The city of Augusta dedicated the "new" University Hospital in December 1970. MCG
bought the "old" University Hospital in 1973 for its preservation and future use by
its Schools of Allied Health Sciences and Nursing. However, it was not financially
feasible to remove the asbestos, so the original structure was demolished in the early
1990s. MCG saved two wings of the old hospital: the Milton Antony Wing and Jennings
Wing. The Milton Antony Wing was remodeled and renamed the Walter L. Shepeard Building,
for a former pathology professor and chairman of the Department of Medical Technology,
to house MCG's Departments of Occupational Therapy, Physical Therapy and Medical Technology.
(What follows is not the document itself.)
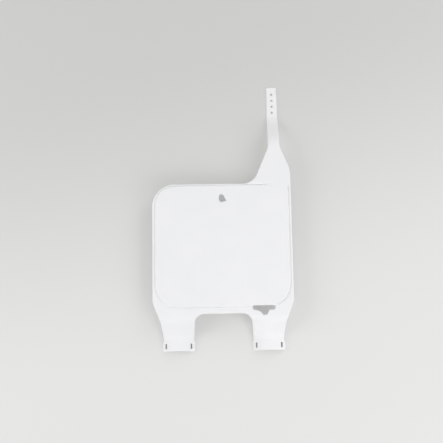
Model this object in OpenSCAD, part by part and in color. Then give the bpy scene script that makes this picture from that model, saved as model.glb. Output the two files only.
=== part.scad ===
// Front number board of a motocross bike, moulded in one piece.
// It lies on its back, on the floor at z = 0: X runs across the board, Y up towards its strap, Z out of its front.
// Two legs bend back to saddles that are strapped to the fork tubes, and the strap at the top goes round the handlebar.

/* [Panel] */
// Width of the panel
panel_w = 281; // [260:1:300]
// Distance from the level datum of the board up to the top edge, at the throat of the tab
panel_top = 133.5; // [125:0.5:142]
// Distance from the datum down to the edge between the legs
panel_low = 126; // [120:0.5:132]
// Rise of the top edge, from the throat of the tab to the free top corner
top_rise = 2.5; // [0:0.5:6]
// Radius of the free top corner
corner_r = 44; // [30:1:55]
// Radius of the crown across the front face
crown_r = 1100; // [900:10:1600]
// Height of the middle of the front face above the floor
front_h = 38; // [34:0.5:46]
// Thickness of the moulded wall
wall = 2; // [1.6:0.1:2.6]

/* [Rim] */
// Depth of the turned-back rim, from the front face
rim_depth = 10; // [7:0.5:13]
// Thickness of the rim
rim_wall = 2.2; // [1.8:0.1:3]
// Radius of the rounded front edge
edge_r = 2.4; // [1.2:0.1:3]

/* [Number field] */
// Height of the raised number field
field_raise = 0.7; // [0.4:0.1:1.2]
// Margin between the field and the sides of the panel
field_margin = 6.6; // [3.2:0.2:8]
// Margin between the field and the top edge, at the throat
field_margin_top = 2.8; // [2.6:0.2:8]
// Distance from the datum down to the bottom of the field
field_low = 112; // [106:0.5:114]
// Radius of the bottom corners of the field
field_r = 46; // [30:1:60]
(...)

In 1977, the Board of Regents approved $1 million to remodel the Jennings Wing into a permanent facility for Departments of Medical Technology and Occupational Therapy. The Jennings Wing was renovated but for a much different purpose. MCG later renovated the Jennings Wing to become a freestanding building that houses a portion of the School of Nursing. The Jennings and Shepherd buildings are the only buildings that were part of the old University Hospital complex.
The library received a facelift and a new addition in 1980, which increased its size to over 60,000 square feet. The library established a computer micro-lab in 1983 that supported computer-aided instruction, online searching, databases, and computer literacy. The library's name changed to the Robert B. Greenblatt, MD Library in 1987.